Your tender side, your imaginative gentler side, is expressed through your left arm.

She said ‘now you’ll have more chance to use your left arm’ – and it’s true. I find that when I’m in a crowd, I can’t negotiate so easily – you know.. like ants bump each other and move out of the way. It’s a very gentle touch. I love hugging. I love holding people, I love that kind of touch.  I wouldn’t advise it as a good way to become a nicer person, but in my case, something good came out of losing my right arm.

Interviewer:

But you were always gentle, weren’t you. Your book has famously been called ‘the soft vengeance of a freedom fighter’. You call yourself a feeble revolutionary. You never wanted to have any enemies, did you? Even when they blew you up, you didn’t want to have any.

Albie Sachs:

I wanted to. I couldn’t. I felt I’m no good. I’ve failed. I should be hating the guards. I should be wanting to stab knives into them. I couldn’t. I just saw a guy there doing his job. Some were horrible, some were nasty but I couldn’t help imagining who they were, where they came from, and I felt I’d failed.

Interviewer:

You met the guy who fixed the security service bombing of your car.

Albie Sachs:

Yes. I met him later. Now I’m Judge Albie Sachs – important person. I’m sitting in my chambers and the phone rings. Reception says there’s a man called Henry here to see you.

I said send him through. My heart was going boom, boom, boom because Henry had phoned to say he was going to the Truth Commission – he’d organised the bomb in my car.

He opened the door. He was looking at me, I was looking at him. This is the man who tried to kill me. This is the man I tried to kill. We’d never met each other. We didn’t know each other. We hadn’t fought over anything. He was on that side. I was on this side.

We talked and talked and talked and eventually, I stood up and said ‘Henry, I have to get on with my work. Normally when I say goodbye to someone, I shake that person’s hand. I can’t shake your hand. But go to the Truth Commission and maybe we’ll meet someday.’

He sort of shuffled out, not the proud soldier who’d marched in.

About a year later, I’m at a party, end of year, very tired, the music’s loud, I hear a voice saying ‘Albie’.

It’s Henry and he’s beaming. He comes up to me, we go to a corner and he said he went to the Truth Commission, he told them everything.  I said ‘Henry, I’ve only got your face to say that what you’re telling me is the truth’ and I put out my left hand and shook his hand.

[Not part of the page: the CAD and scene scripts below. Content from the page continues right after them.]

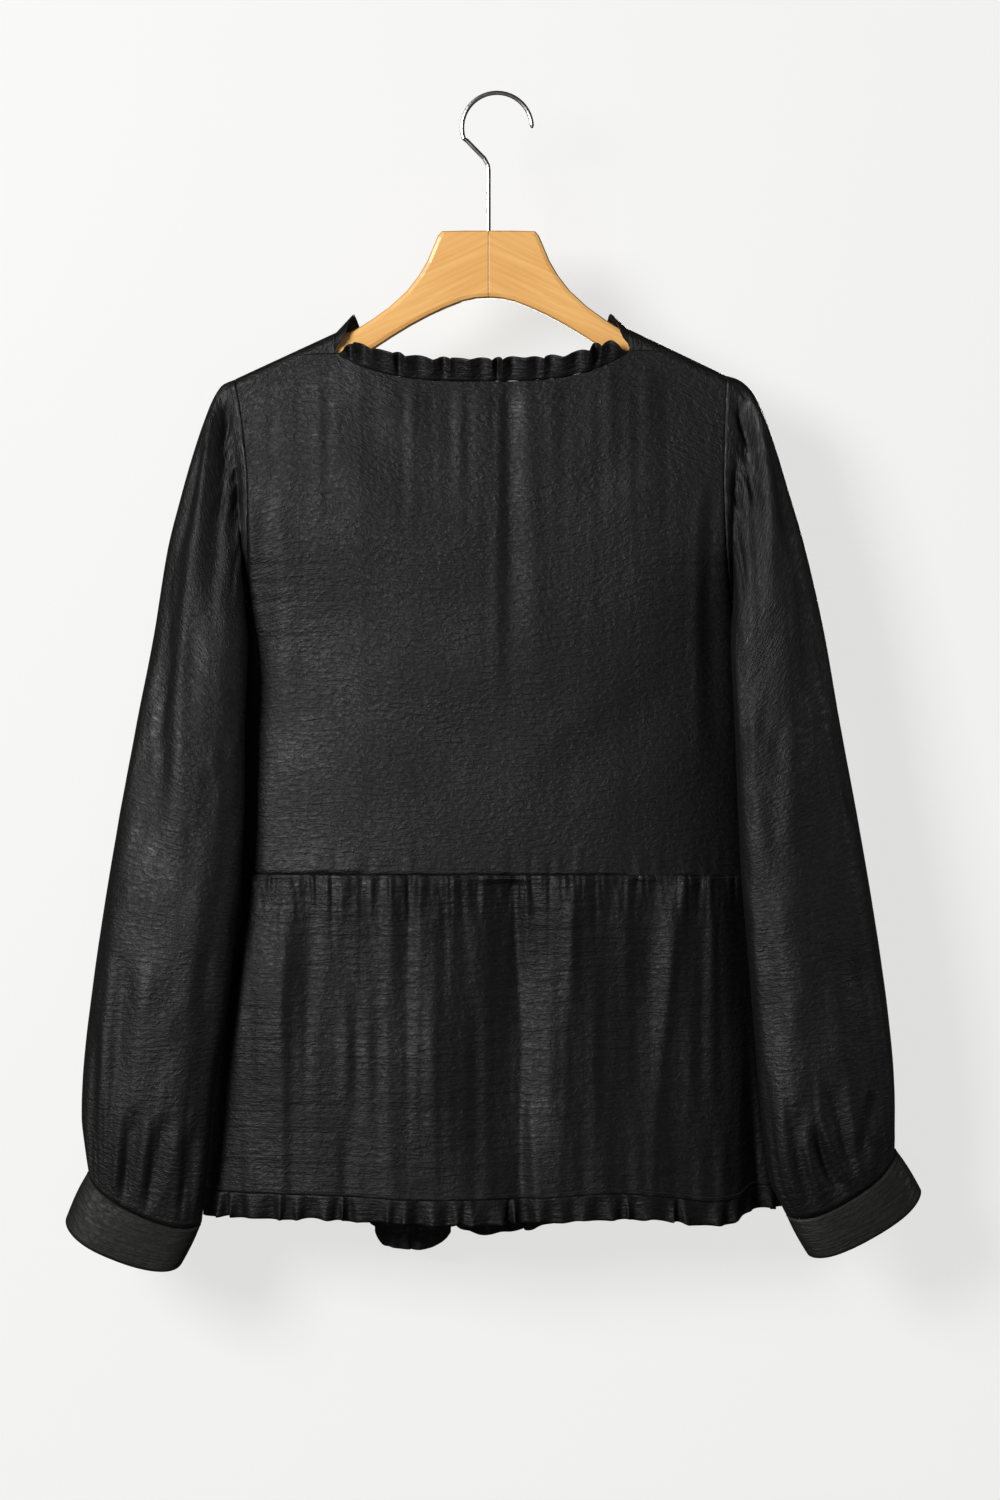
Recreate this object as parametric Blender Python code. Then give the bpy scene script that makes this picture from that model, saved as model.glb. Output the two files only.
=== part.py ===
"""A babydoll blouse hanging on a wooden clothes hanger, seen from its back as it hangs.

The blouse is built from the pieces that are cut and sewn: a back and two fronts, a gathered
peplum in three pieces, two gathered sleeves with cuffs, and ruffles round the neck, down both
front edges and along the hem. Every cloth piece is one wall of even thickness.

Frame: the origin is the underside of the hook's top, where it rests on a rail. +Z is up,
+Y runs from the blouse's back to its front, and +X is the wearer's right.
Lengths are in millimetres until a mesh is made. A drop is a distance below the origin.
"""

import math

import bmesh
import bpy
import numpy as np

MM = 0.001

# Cloth
WALL = 1.4
SEAM_GAP = 0.5
SIDE_SETBACK = 0.6
ARMHOLE_GAP = 1.6
RUFFLE_WIDTH = 19.0
HEM_RUFFLE_WIDTH = 18.5
NECK_RUFFLE_WIDTH = 17.0

# Hanger
HANGER_X = -6.4
HANGER_HALF_LENGTH = 172.0
HANGER_THICKNESS = 11.0
HANGER_CLEARANCE = 2.7
BLOCK_TOP_DROP = 102.0
ARCH_DROP = 152.5
ARM_SLOPE = 0.47
ARM_HEIGHT = 20.0
ARM_END_HEIGHT = 13.0
WIRE_RADIUS = 1.65
HOOK_RADIUS = 26.2
SHANK_BEND_DROP = 52.5
SHANK_BORE_DEPTH = 14.0
# Outline of the wood from its middle outwards, each row a reach and a distance below the block's
# top for the upper edge, or below the arch's top for the lower edge.
HANGER_SHOULDER = (
    (0.0, 0.0), (18.0, 0.0), (35.0, 0.4), (38.0, 4.0), (41.0, 11.0), (46.0, 23.0),
    (52.5, 34.0), (61.0, 45.0), (74.0, 57.0), (88.0, 67.0), (101.0, 75.0),
)
HANGER_ARCH = (
    (107.0, 52.0), (88.0, 39.5), (72.0, 29.0), (58.0, 20.5), (44.0, 13.0), (32.0, 7.5),
    (20.0, 2.8), (10.0, 0.6), (0.0, 0.0),
)

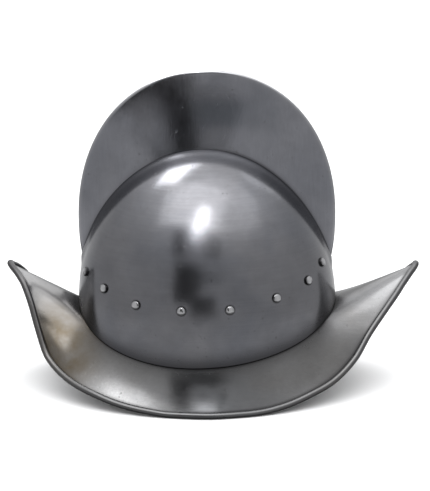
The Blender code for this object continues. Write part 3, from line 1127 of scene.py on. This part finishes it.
def dark_card(name, azimuth, elevation, distance, width, height, shade):
    """A dark card that shows only in the polished steel, like a figure behind the camera."""
    mesh = bpy.data.meshes.new(name)
    x, y = width / 2, height / 2
    mesh.from_pydata([(-x, -y, 0), (x, -y, 0), (x, y, 0), (-x, y, 0)], [], [(0, 1, 2, 3)])
    mesh.materials.append(plain(f"{name}_paint", (shade, shade, shade), PAINT_ROUGHNESS))
    item = bpy.data.objects.new(name, mesh)
    bpy.context.scene.collection.objects.link(item)
    aimed(item, LIT_POINT + direction(azimuth, elevation) * distance, LIT_POINT)
    item.visible_camera = False
    item.visible_diffuse = False
    item.visible_shadow = False


def make_floor():
    mesh = bpy.data.meshes.new("floor")
    corners = [(x * FLOOR_REACH, y * FLOOR_REACH, 0) for x, y in ((-1, -1), (1, -1), (1, 1), (-1, 1))]
    mesh.from_pydata(corners, [], [(0, 1, 2, 3)])
    mesh.materials.append(plain("floor_paint", FLOOR_COLOUR, PAINT_ROUGHNESS))
    item = bpy.data.objects.new("floor", mesh)
    bpy.context.scene.collection.objects.link(item)
    item.visible_glossy = False


def make_world():
    """An even studio whose walls are dim and whose ceiling is bright."""
    world = bpy.data.worlds.new("studio")
    world.use_nodes = True
    tree = world.node_tree
    background = tree.nodes["Background"]
    background.inputs["Strength"].default_value = CEILING_RADIANCE
    upward = tree.nodes.new("ShaderNodeSeparateXYZ")
    ramp = tree.nodes.new("ShaderNodeValToRGB")
    elements = ramp.color_ramp.elements
    while len(elements) < len(STUDIO_WALLS):
        elements.new(0.5)
    for element, (elevation, share) in zip(elements, STUDIO_WALLS):
        element.position = (math.sin(math.radians(elevation)) + 1) / 2
        element.color = (*(share * tint for tint in STUDIO_TINT), 1.0)
    tree.links.new(tree.nodes.new("ShaderNodeTexCoord").outputs["Generated"], upward.inputs["Vector"])
    halved = tree.nodes.new("ShaderNodeMath")
    halved.operation = "MULTIPLY_ADD"
    halved.inputs[1].default_value = 0.5
    halved.inputs[2].default_value = 0.5
    tree.links.new(upward.outputs["Z"], halved.inputs[0])
    tree.links.new(halved.outputs["Value"], ramp.inputs["Fac"])
    tree.links.new(ramp.outputs["Color"], background.inputs["Color"])
    bpy.context.scene.world = world
    bpy.context.scene.view_settings.view_transform = "Standard"


def make_camera():
    forward = Vector((0, math.cos(TILT), -math.sin(TILT)))
    upward = Vector((0, math.sin(TILT), math.cos(TILT)))
    eye = PLACE - forward * CAMERA_DISTANCE
    right_by = (IMAGE_WIDTH / 2 - MIDDLE_PIXEL[0]) * SIZE_OF_PIXEL
    up_by = (MIDDLE_PIXEL[1] - IMAGE_HEIGHT / 2) * SIZE_OF_PIXEL
    data = bpy.data.cameras.new("camera")
    data.sensor_fit = "AUTO"
    data.sensor_width = SENSOR * 1000
    data.lens = SENSOR * 1000 * CAMERA_DISTANCE / (IMAGE_HEIGHT * SIZE_OF_PIXEL)
    item = bpy.data.objects.new("camera", data)
    bpy.context.scene.collection.objects.link(item)
    aimed(item, eye, PLACE + Vector((right_by, 0, 0)) + upward * up_by)
    bpy.context.scene.camera = item


LIT_POINT = PLACE + Vector((0, 0, 0.06))
FLOOR_REACH = 8.0
FLOOR_COLOUR = (0.88, 0.88, 0.88)
PAINT_ROUGHNESS = 0.9
CEILING_RADIANCE = 2.4
STUDIO_TINT = (0.985, 0.99, 1.0)

# How bright the studio is all round. Columns: elevation in degrees, share of the ceiling's radiance
STUDIO_WALLS = (
    (-90, 0.10),
    (-42, 0.11),
    (-34, 0.15),
    (-25, 0.40),
    (-18, 0.42),
    (-12, 0.32),
    (20, 0.36),
    (30, 0.44),
    (40, 0.57),
    (50, 0.68),
    (62, 0.82),
    (90, 0.92),
)

# Softboxes. Columns: name, shape, azimuth and elevation in degrees, distance, width, depth, radiance,
# lean, what it shines on
SOFTBOXES = (
    ("key_light", "RECTANGLE", -130, 67, 1.5, 0.85, 0.54, 9.0, 0, "upper"),
    ("streak_light", "ELLIPSE", -3.5, 45, 1.6, 0.13, 0.74, 14.0, 14, "upper"),
    ("front_light", "RECTANGLE", -18, 61, 1.7, 1.45, 1.15, 1.4, 0, "all"),
    ("fill_light", "ELLIPSE", 20, 62, 1.7, 2.4, 1.6, 0.45, 0, "all"),
    ("back_right_light", "RECTANGLE", 140, 45, 1.8, 1.2, 0.9, 1.1, 0, "all"),
    ("back_left_light", "RECTANGLE", -145, 45, 1.8, 1.2, 0.9, 0.6, 0, "all"),
    ("brim_light", "ELLIPSE", -38, 36, 1.5, 0.62, 0.50, 1.6, 0, "brim"),
)

# Dark cards by the camera. Columns: name, azimuth, elevation, distance, width, height, shade
CARDS = (
    ("card_figure", -14.3, 3.9, 0.413, 0.090, 0.165, 0.05),
    ("card_foot", -2.2, -9.1, 0.405, 0.084, 0.080, 0.06),
    ("card_core", -7.3, 0.0, 0.400, 0.016, 0.220, 0.01),
    ("card_comb", -7.0, 9.2, 1.30, 0.19, 0.32, 0.005),
    ("card_bar", 2.5, 10, 1.32, 0.24, 0.13, 0.30),
    ("prong_left", -18.0, 30, 1.35, 0.25, 0.38, 0.03),
    ("prong_right", 4.5, 28.5, 1.35, 0.20, 0.28, 0.16),
)

make_floor()
make_world()
make_camera()
lit = {"all": None, "upper": [skull, comb, *heads], "brim": [brim]}
for *softbox, shines_on in SOFTBOXES:
    soft_light(*softbox, lit[shines_on])
for card in CARDS:
    dark_card(*card)
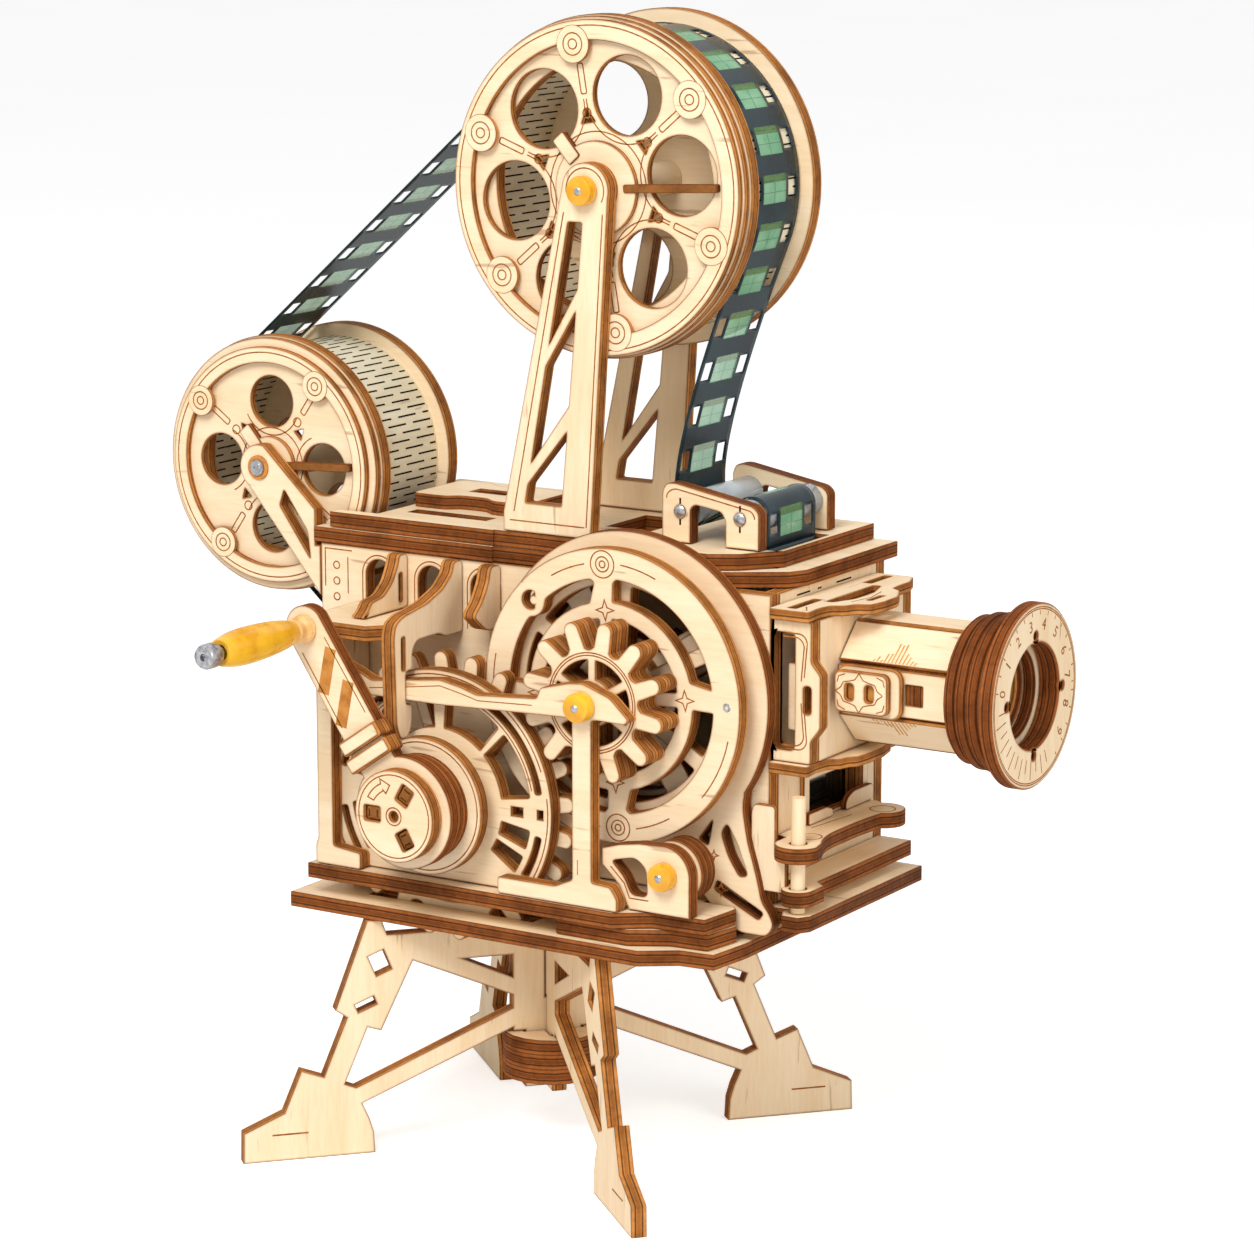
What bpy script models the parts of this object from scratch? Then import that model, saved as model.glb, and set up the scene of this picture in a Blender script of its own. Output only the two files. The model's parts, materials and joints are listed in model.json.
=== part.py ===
"""A hand-cranked toy film projector cut from plywood sheets, on a four-legged stand.

Sizes are in millimetres in this file and become metres where a mesh is made.
X points where the lens looks, -Y to the crank side, +Z up. The stand's axis is x = 0, y = 0
while the pieces are laid out, and one parent empty then centres the whole on the floor.
"""
import math

import bmesh
import bpy

MM = 0.001

# Stock and clearances
SHEET = 4.2
GAP = 0.3
PITCH = SHEET + GAP
SHAFT_R = 2.5
BORE_R = SHAFT_R + GAP

# Stand
LEG_TURN = 48.0
LEG_REACH = 87.0
LEG_TAB = 8.0
COLLAR_R = 13.5
COLLAR_Z = 18.4
COLLAR_LAYERS = 3
COLLAR_TOP = COLLAR_Z + COLLAR_LAYERS * SHEET
TAB_Z = COLLAR_Z - 3.4
DECK_Z = 66.0
DECK_NEAR = -39.7
DECK_FAR = 49.7
DECK_LEFT = -59.0

# Body
BODY_LEFT = -67.0
BODY_RIGHT = 76.0
BODY_NEAR = -12.5
BODY_FAR = 48.5
DECK_TOP = DECK_Z + 2 * PITCH + SHEET
WALL_Z = DECK_TOP + GAP
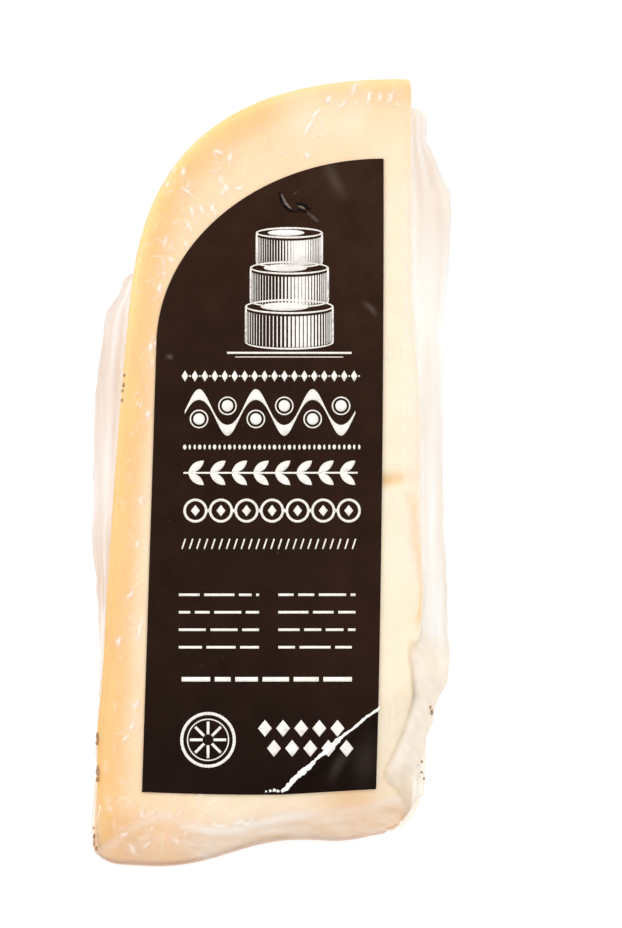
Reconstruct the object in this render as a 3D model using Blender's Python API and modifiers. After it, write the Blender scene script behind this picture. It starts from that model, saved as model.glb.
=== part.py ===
"""A wrapped wedge of cheese, cut from half of a round wheel, with a label stuck on its upper cut face.

The wedge lies on one cut face. Its shape is worked out in wheel coordinates, which all the pieces share:
the wheel's axis lies along X at floor level, and its middle plane is x = 0.
  h     distance from the wheel's middle plane towards its domed rind face, along -X
  r     distance from the wheel's axis; the tip of the wedge is near r = TIP_RADIUS and the rim at WHEEL_RADIUS
  turn  angle about the axis, from 0 on the floor to WEDGE_ANGLE at the upper cut face
"""

import math

import bmesh
import bpy
from mathutils import Matrix, Vector, noise

MM = 0.001

# The wheel that the wedge is cut from
WHEEL_RADIUS = 150.5 * MM
HALF_HEIGHT = 52.7 * MM
DOME_SAG = 9.4 * MM
RIM_START = 108 * MM
RIM_FULLNESS = 3.14
RIM_ROUNDNESS = 2.52
WEDGE_ANGLE = math.radians(15)

# The rind face bulges a little, and flares where it meets the tip
BULGE = 0.5 * MM
BULGE_RADIUS = 40 * MM
BULGE_HALF = 7 * MM
FLARE = 0.7 * MM
FLARE_START = 36 * MM
FLARE_END = 22 * MM

# The tip is trimmed short of the axis, aslant, and rounds down to the floor
TIP_RADIUS = 18.4 * MM
TIP_SLANT = 6.9 * MM
TIP_CORNER = 6 * MM
RIGHT_CORNER_CUT = 4.2 * MM
LEFT_CORNER_CUT = 2.5 * MM
TIP_ROUNDING = 10.5 * MM
TIP_WAVE = 0.95 * MM
TIP_WAVE_LENGTH = 32 * MM
TIP_WAVE_PLACE = 30.5 * MM
THINNEST = 1.0 * MM

# One lower corner is pressed down past a crease that crosses the label
CREASE_RIGHT = Vector((5.9, 44.6)) * MM
CREASE_LEFT = Vector((21.8, 30.8)) * MM
CORNER_TILT = math.radians(21)
CREASE_SOFTNESS = 0.5 * MM
CREASE_HALF_WIDTH = 0.8 * MM

# The cut side on the middle plane swells out a little: (r, distance out), in mm
SWELL = [(46, 0.0), (52, 0.6), (60, 1.6), (64, 1.9), (71, 1.5), (79, 1.3), (86, 1.5), (93, 1.5), (99, 1.1),
         (106, 0.6), (115, 0.0)]

# Dents under the film
DENT_DEPTH = 0.35 * MM
DENT_LENGTH = 17 * MM

EDGE_ROUNDING = 1.3 * MM
GRID_STEP = 4.5 * MM
TURN_STEPS = 8

# Pieces that touch keep this gap
GAP = 0.3 * MM

# The label: its right edge drifts in towards the tip, its bottom edge bows down a little and rises to the right
# past the crease, and one corner is a quarter of an ellipse
LABEL_THICKNESS = 0.25 * MM
LABEL_RIGHT = 4.8 * MM
LABEL_RIGHT_DRIFT = 1.35 * MM
LABEL_LEFT_TOP = 42.8 * MM
LABEL_LEFT_BOTTOM = 44.9 * MM
LABEL_BOTTOM = 30.8 * MM
LABEL_BOTTOM_RISE = 0.7 * MM
LABEL_BOW = 0.45 * MM
LABEL_ARC_START = 105.0 * MM
LABEL_TOP = 136.6 * MM
LABEL_CORNER = 0.5 * MM
LABEL_STEP = 4.0 * MM

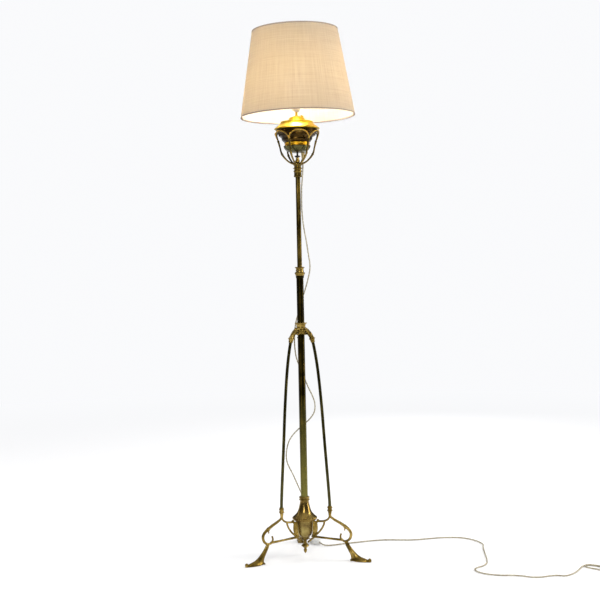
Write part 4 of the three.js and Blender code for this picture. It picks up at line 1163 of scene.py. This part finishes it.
def beads_on_curve():
    """Geometry Nodes: small beads set close together along a curve of points."""
    tree, given, out = geometry_tree("beads_on_curve", Spacing="Float", Bead="Float", Finish="Material")
    curve = node(tree, "GeometryNodeMeshToCurve", Mesh=given["Geometry"])
    even = node(tree, "GeometryNodeResampleCurve", Curve=curve.outputs[0])
    even.mode = "LENGTH"
    tree.links.new(given["Spacing"], even.inputs["Length"])
    one = node(tree, "GeometryNodeMeshIcoSphere", Radius=given["Bead"], Subdivisions=2)
    rounded = node(tree, "GeometryNodeSetShadeSmooth", Geometry=one.outputs[0])
    placed = node(
        tree, "GeometryNodeInstanceOnPoints", Points=even.outputs[0], Instance=rounded.outputs[0]
    )
    real = node(tree, "GeometryNodeRealizeInstances", Geometry=placed.outputs[0])
    painted = node(tree, "GeometryNodeSetMaterial", Geometry=real.outputs[0], Material=given["Finish"])
    tree.links.new(painted.outputs[0], out.inputs[0])
    return tree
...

He went away beaming. I almost fainted but I heard afterwards that he went home and cried for two weeks. And that meant more to me than sending him to jail – which wouldn’t have done any good to my arm.

Interviewer:

And there was no small part of you that said ‘well, I still haven’t got an arm…’?

Albie Sachs:

No, it was the opposite. There was the feeling ‘We’ve got a good constitution, people are telling the truth, my life has been part of this beautiful endeavour.’